The Bitcoin chart isn't just a squiggly line on a screen — it's the heartbeat of the entire crypto market, and learning to read it can mean the difference between catching a breakout and getting rekt. Whether you're a day trader scanning 5-minute candles or a long-term holder checking the weekly, every pattern tells a story. Here's how to decode it.

Why the Bitcoin Chart Matters More Than the News

Headlines move fast, but price action moves money. While Twitter erupts over the latest regulation, celebrity endorsement, or exchange listing, the BTC chart quietly absorbs all of it — and more. That's why seasoned traders treat the chart as their primary source of truth, not their feed.

Unlike traditional markets that close on weekends, crypto trades 24/7. That means the bitcoin price chart captures every macro shock, whale movement, and retail FOMO cycle in real time. If you can spot the patterns early, you can often position yourself before the news cycle even catches up.

The Three Charts Every Trader Watches

  • Spot chart — the live BTC/USD or BTC/USDT price on major exchanges like Coinbase or Binance.
  • Derivatives chart — perpetual futures and options data, often showing liquidation zones and open interest.
  • On-chain chart — built directly from blockchain data, showing wallet activity, exchange inflows, and miner flows.

Candlestick Patterns: The Language of Price

Candlesticks are the most popular way to read a bitcoin candlestick chart, and for good reason. Each candle tells you four things at once: the open, close, high, and low for a chosen timeframe. A green candle means buyers won; a red one means sellers dominated. That's it. Everything else is detail.

But the real magic is in the shapes. Some patterns repeat so often they've become self-fulfilling prophecies — once enough traders act on them, the pattern plays out again. Mastering them gives you a serious edge.

Patterns Worth Memorizing

  • Hammer — a small body with a long lower wick, often signaling a bullish reversal after a downtrend.
  • Engulfing candle — when a large candle completely "swallows" the previous one, hinting at a momentum shift.
  • Doji — open and close are nearly identical, showing market indecision before a major move.
  • Morning/Evening Star — a three-candle reversal pattern that often marks local tops or bottoms.
Prices move first, narratives follow. Always respect the chart before the story.

Key Indicators That Actually Work on BTC

Indicators are math applied to price — and while no single one is a crystal ball, stacking a few can dramatically improve your read on the bitcoin graph. The goal isn't to predict the future; it's to react faster and more confidently when something changes.

Stick to a handful of proven tools. Most pro chartists run the same core setup, then add nuance depending on whether they're scalping or swinging.
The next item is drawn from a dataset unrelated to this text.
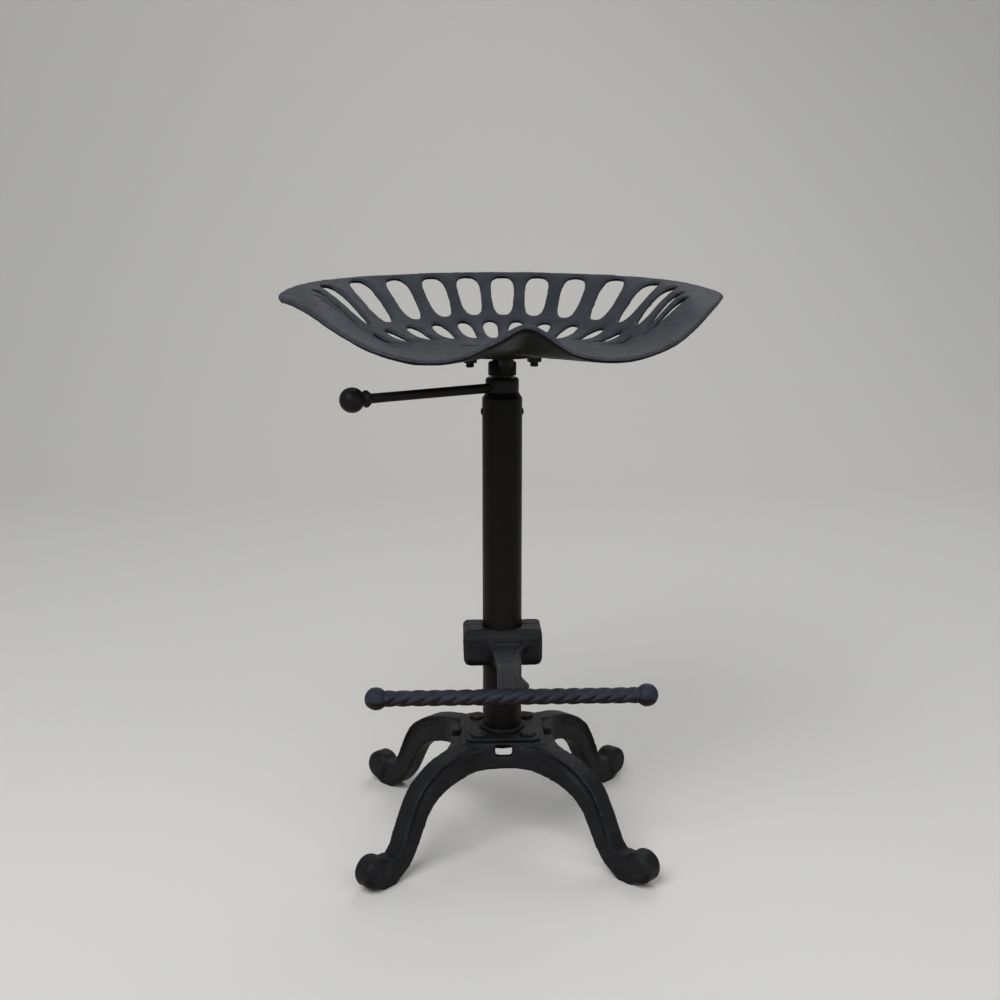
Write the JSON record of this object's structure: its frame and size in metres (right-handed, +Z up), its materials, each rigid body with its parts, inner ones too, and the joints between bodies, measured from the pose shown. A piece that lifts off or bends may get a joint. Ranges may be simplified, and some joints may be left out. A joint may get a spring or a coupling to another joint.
{
  "type": "tractor seat stool",
  "caption": "Height-adjustable stool with a slotted cast bucket seat on a screw post, ball-ended lock lever, sliding twisted footrest bar and cast legs with scroll feet.",
  "frame": {"origin": "on the floor, below the middle of the stool's bounding box and on the post's axis", "axes": "+Z up along the post, -Y towards the sitter's knees, the side with the footrest bar and the seat's pommel, +X to the right of someone looking at that side"},
  "size_m": [0.4338, 0.3453, 0.5756],
  "materials": {
    "seat_iron": "satin blue-grey, slightly mottled",
    "base_iron": "satin dark blue-grey, rough casting",
    "bar_iron": "satin slate grey",
    "post_paint": "satin brown-black",
    "lever_paint": "satin black",
    "dark_steel": "blackened, a little rust-brown on the bolt heads",
    "screw_steel": "dark oiled steel",
    "guide_nylon": "plain"
  },
  "bodies": {
    "stand": {"base_casting": "base_iron", "post_flange": "base_iron", "flange_bolts": "dark_steel", "flange_washers": "dark_steel", "flange_nuts": "dark_steel", "post_tube": "post_paint", "post_weld": "post_paint", "post_nut": "post_paint", "insert_rivets": "post_paint"},
    "guide": {"guide_bush": "guide_nylon"},
    "seat": {"lift_screw": "screw_steel", "screw_end_washer": "dark_steel", "screw_end_nut": "dark_steel", "seat_hub": "post_paint", "hub_grub_screw": "dark_steel", "seat_plate": "post_paint", "seat_bolts": "dark_steel", "seat_washers": "dark_steel", "seat_nuts": "dark_steel", "seat_pan": "seat_iron"},
    "lock_lever": {"lock_hub": "lever_paint", "lever_rod": "lever_paint", "lever_ferrule": "lever_paint", "lever_ball": "lever_paint"},
    "footrest": {"footrest_bracket": "base_iron", "collar_cap": "base_iron", "collar_bolts": "dark_steel", "collar_washers": "dark_steel", "foot_bar": "bar_iron", "foot_bar_ball_left": "bar_iron", "foot_bar_ball_right": "bar_iron"}
  },
  "joints": [
    {"name": "seat_lift", "type": "slide", "parent": "stand", "child": "guide", "axis": [0, 0, 1], "range_m": [0, 0.1601]},
    {"name": "seat_turn", "type": "hinge", "parent": "guide", "child": "seat", "pos_m": [0, 0, 0.25], "axis": [0, 0, 1], "range_deg": [0, 7200]},
    {"name": "lock_turn", "type": "hinge", "parent": "stand", "child": "lock_lever", "pos_m": [0, 0, 0.474], "axis": [0, 0, 1], "range_deg": [0, 120]},
    {"name": "footrest_slide", "type": "slide", "parent": "stand", "child": "footrest", "axis": [0, 0, 1], "range_m": [-0.035, 0.205]}
  ],
  "couplings": [
    {"joint": "seat_lift", "follows": "seat_turn", "m_per_rad": 0.0012732}
  ]
}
The Holy Trinity of Indicators

  • Moving Averages (MA 50 / 200) — the "golden cross" and "death cross" are legendary BTC signals that move entire markets.
  • RSI (Relative Strength Index) — above 70 means overbought, below 30 means oversold, but in strong trends RSI can stay extreme for weeks.
  • Volume — a breakout without volume is almost always a fakeout. Always check.

Bollinger Bands, MACD, and the Fear & Greed Index round out a solid toolkit. The trick isn't using more indicators — it's using fewer, better, and consistently across every trade.
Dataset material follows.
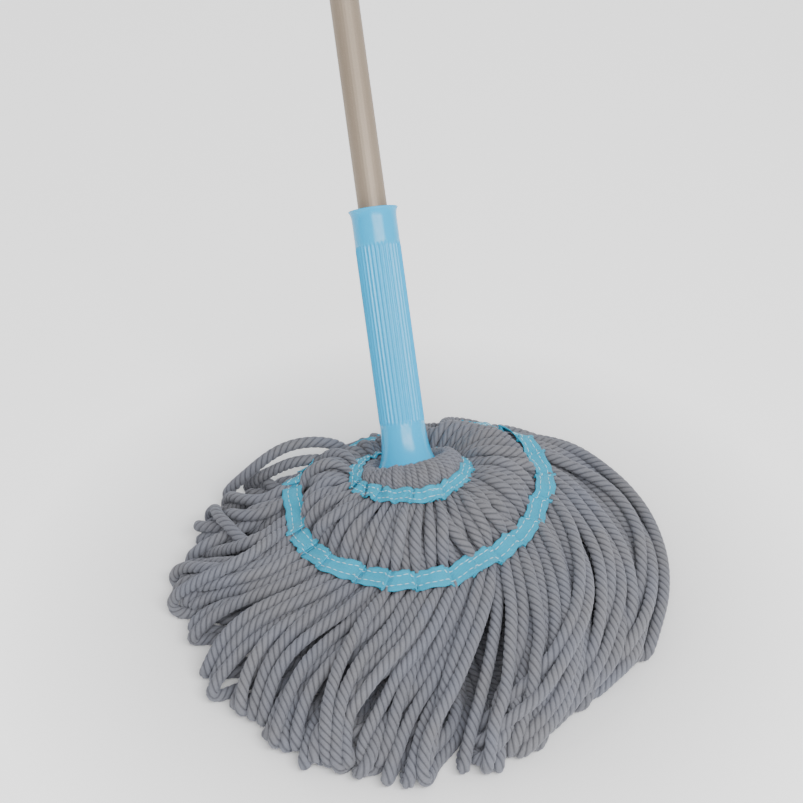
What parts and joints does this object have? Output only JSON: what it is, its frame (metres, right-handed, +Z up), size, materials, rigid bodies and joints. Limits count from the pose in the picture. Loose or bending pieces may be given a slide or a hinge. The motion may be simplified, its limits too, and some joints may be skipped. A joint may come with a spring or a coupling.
{
  "type": "self-wringing string mop",
  "caption": "Self-wringing string mop: a yarn head of looped strands on a leaning pole, with a sliding, turning sleeve that wrings it, and a telescopic handle.",
  "frame": {"origin": "centre of the foot cap's flat underside, on the pole's axis", "axes": "+Z up; the pole leans 40 degrees towards +Y and 8 degrees towards -X; +X across the mop; the floor the yarn lies on is at z = -0.0243"},
  "size_m": [0.376, 0.8849, 0.8248],
  "materials": {
    "yarn": "matt grey microfibre yarn, three-ply twisted cord",
    "webbing": "light-blue woven webbing with pale stitching",
    "blue_plastic": "glossy moulded light-blue plastic",
    "white_plastic": "matt moulded off-white plastic",
    "pole_metal": "satin champagne coated steel tube",
    "steel": "zinc-plated steel fastener"
  },
  "bodies": {
    "pole_lower": {"base_cap": "blue_plastic", "base_disc": "blue_plastic", "base_screw": "steel", "pole_plug": "white_plastic", "plug_rivet": "steel", "strand_clamp_ring": "white_plastic", "strand_root_ring": "yarn", "lower_tube": "pole_metal", "tube_glide": "white_plastic", "under_band": "webbing", "lower_bundle_01": "yarn", "lower_bundle_02": "yarn", "lower_bundle_03": "yarn", "lower_bundle_04": "yarn", "lower_bundle_05": "yarn", "lower_bundle_06": "yarn", "lower_bundle_07": "yarn", "lower_bundle_08": "yarn", "lower_bundle_09": "yarn", "lower_bundle_10": "yarn", "lower_bundle_11": "yarn", "lower_bundle_12": "yarn"},
    "sleeve_guide": {"guide_bush_bottom": "white_plastic", "guide_bush_top": "white_plastic", "outer_band": "webbing", "upper_bundle_01": "yarn", "upper_bundle_02": "yarn", "upper_bundle_03": "yarn", "upper_bundle_04": "yarn", "upper_bundle_05": "yarn", "upper_bundle_06": "yarn", "upper_bundle_07": "yarn", "upper_bundle_08": "yarn", "upper_bundle_09": "yarn", "upper_bundle_10": "yarn", "upper_bundle_11": "yarn", "upper_bundle_12": "yarn"},
    "wring_sleeve": {"wring_sleeve": "blue_plastic", "yarn_clamp_ring": "white_plastic", "yarn_collar": "yarn", "inner_band": "webbing"},
    "pole_upper": {"upper_tube": "pole_metal", "lock_collet": "white_plastic", "grip": "blue_plastic", "end_cap": "blue_plastic"},
    "lock_collar": {"lock_collar": "blue_plastic"}
  },
  "joints": [
    {"name": "sleeve_lift", "type": "slide", "parent": "pole_lower", "child": "sleeve_guide", "axis": [-0.1357, 0.6382, 0.7578], "range_m": [0, 0.27], "deforming": ["lower_bundle_01", "lower_bundle_02", "lower_bundle_03", "lower_bundle_04", "lower_bundle_05", "lower_bundle_06", "lower_bundle_07", "lower_bundle_08", "lower_bundle_09", "lower_bundle_10", "lower_bundle_11", "lower_bundle_12", "upper_bundle_01", "upper_bundle_02", "upper_bundle_03", "upper_bundle_04", "upper_bundle_05", "upper_bundle_06", "upper_bundle_07", "upper_bundle_08", "upper_bundle_09", "upper_bundle_10", "upper_bundle_11", "upper_bundle_12", "outer_band", "inner_band", "yarn_collar"]},
    {"name": "sleeve_twist", "type": "hinge", "parent": "sleeve_guide", "child": "wring_sleeve", "pos_m": [0, 0, 0], "axis": [-0.1357, 0.6382, 0.7578], "range_deg": [-150, 150]},
    {"name": "pole_extend", "type": "slide", "parent": "pole_lower", "child": "pole_upper", "axis": [-0.1357, 0.6382, 0.7578], "range_m": [0, 0.3]},
    {"name": "lock_turn", "type": "hinge", "parent": "pole_upper", "child": "lock_collar", "pos_m": [0, 0, 0], "axis": [-0.1357, 0.6382, 0.7578], "range_deg": [0, 90]}
  ]
}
Common Bitcoin Chart Mistakes to Avoid

Even experienced traders fall into these traps. Watch out for them before they wreck your P&L and your confidence.

First, overtrading short timeframes. The 1-minute chart looks exciting, but it's mostly noise. Most professional chartists stick to 4H, daily, or weekly frames where signals are cleaner and less likely to fake you out.

Second, ignoring higher-timeframe structure. A "breakout" on the 15-minute chart means nothing if BTC is sitting under major resistance on the daily. Always zoom out before you click buy. Third, chasing green candles. By the time a move looks obvious on the chart, smart money is usually already exiting.

Quick Checklist Before You Click Buy

  • What's the trend on the daily and weekly chart?
  • Is volume confirming the move or fading?
  • Are there major support or resistance levels nearby?
  • What's the overall market sentiment (Fear & Greed Index)?
  • Have you set a stop-loss, or are you hoping?

Key Takeaways

Reading the Bitcoin chart is a skill, not a talent. Start simple — master candlesticks, learn two or three indicators, and always respect higher-timeframe structure. The market will still humble you sometimes, but with consistent practice, the chart stops looking like chaos and starts looking like a map.

  • Candlesticks are the foundation of any solid BTC chart analysis.
  • Combine price action with volume and 2–3 trusted indicators.
  • Always check higher timeframes before acting on lower ones.
  • Spot charts show price, derivatives show leverage, on-chain shows behavior.
  • Practice consistently — chart reading is a muscle you build over time.